Records for the task —
☆ ☆ ☆
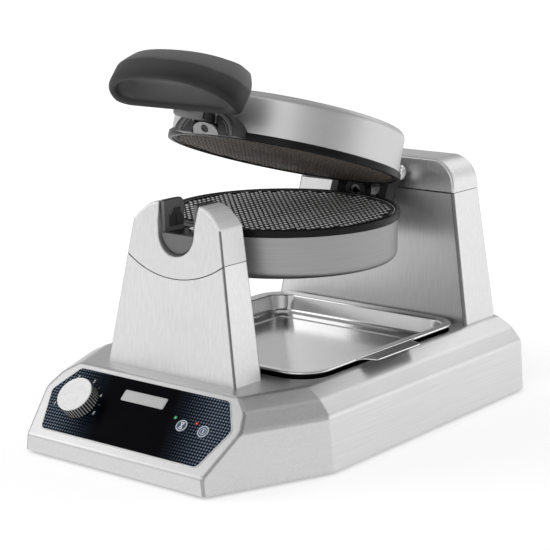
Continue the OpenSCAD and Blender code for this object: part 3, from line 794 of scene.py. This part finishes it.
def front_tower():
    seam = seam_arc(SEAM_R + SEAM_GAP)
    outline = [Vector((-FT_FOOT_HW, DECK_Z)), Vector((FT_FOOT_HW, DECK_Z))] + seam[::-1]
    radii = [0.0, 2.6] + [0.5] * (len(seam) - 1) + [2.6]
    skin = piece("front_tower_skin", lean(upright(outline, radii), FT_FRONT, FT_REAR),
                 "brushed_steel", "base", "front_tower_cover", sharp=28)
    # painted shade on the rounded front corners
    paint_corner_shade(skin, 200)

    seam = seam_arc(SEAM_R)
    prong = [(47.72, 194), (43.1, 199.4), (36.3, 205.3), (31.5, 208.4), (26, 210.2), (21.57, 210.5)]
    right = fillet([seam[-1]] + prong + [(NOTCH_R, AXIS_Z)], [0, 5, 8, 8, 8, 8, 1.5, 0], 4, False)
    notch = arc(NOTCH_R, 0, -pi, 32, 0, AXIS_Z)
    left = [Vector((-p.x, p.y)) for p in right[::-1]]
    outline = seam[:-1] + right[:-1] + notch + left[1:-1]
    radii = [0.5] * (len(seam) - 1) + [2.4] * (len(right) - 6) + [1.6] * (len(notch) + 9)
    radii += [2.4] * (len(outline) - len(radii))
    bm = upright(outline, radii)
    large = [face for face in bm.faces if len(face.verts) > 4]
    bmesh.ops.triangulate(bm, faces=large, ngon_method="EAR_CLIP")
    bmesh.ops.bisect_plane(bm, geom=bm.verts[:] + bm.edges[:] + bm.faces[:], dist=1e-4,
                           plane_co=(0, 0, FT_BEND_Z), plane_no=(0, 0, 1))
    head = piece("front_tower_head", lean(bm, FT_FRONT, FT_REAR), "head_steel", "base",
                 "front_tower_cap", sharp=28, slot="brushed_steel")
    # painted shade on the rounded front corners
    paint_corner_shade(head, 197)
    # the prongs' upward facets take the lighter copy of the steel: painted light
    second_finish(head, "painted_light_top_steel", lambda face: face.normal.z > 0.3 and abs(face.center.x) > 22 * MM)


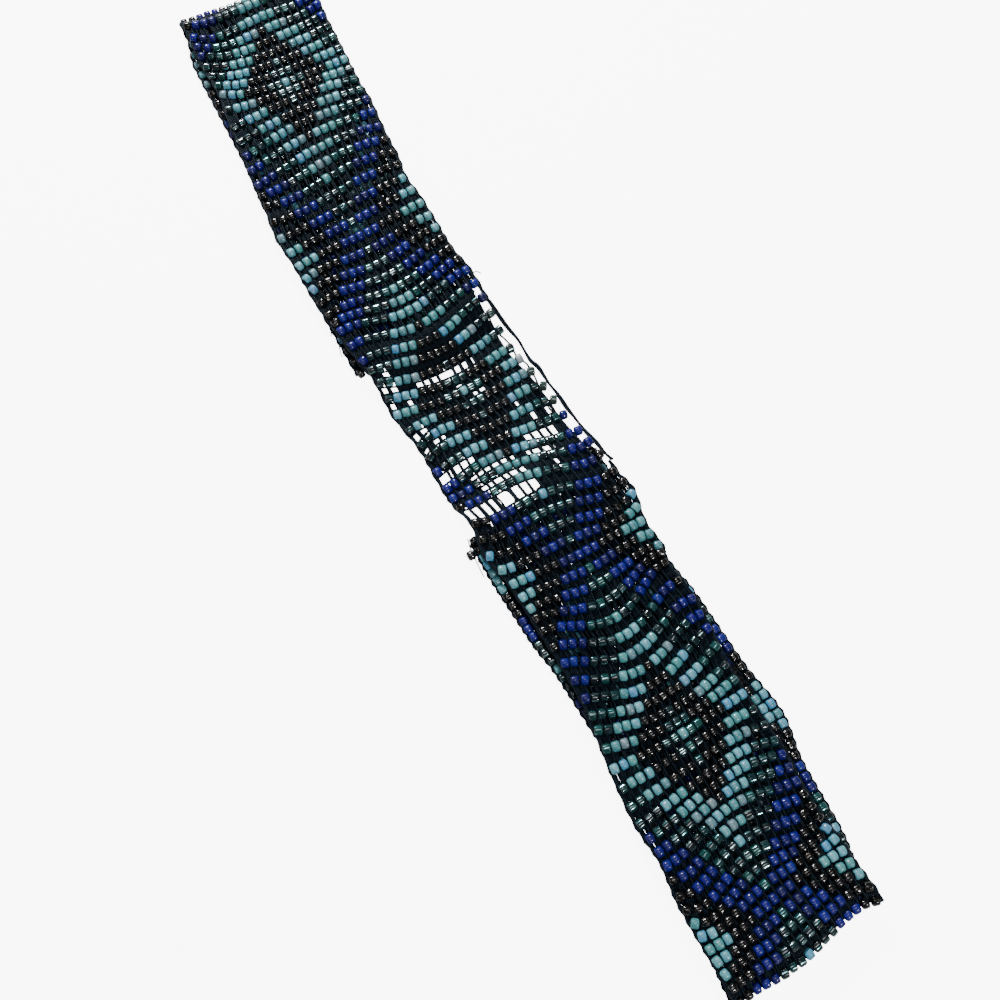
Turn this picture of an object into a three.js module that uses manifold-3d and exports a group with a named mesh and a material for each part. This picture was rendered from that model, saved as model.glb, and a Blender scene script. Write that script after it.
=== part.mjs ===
☆ ☆ ☆
Take every line containing the word "from" and copy it.

Continue the OpenSCAD and Blender code for this object: part 3, from line 794 of scene.py. This part finishes it.
Turn this picture of an object into a three.js module that uses manifold-3d and exports a group with a named mesh and a material for each part. This picture was rendered from that model, saved as model.glb, and a Blender scene script. Write that script after it.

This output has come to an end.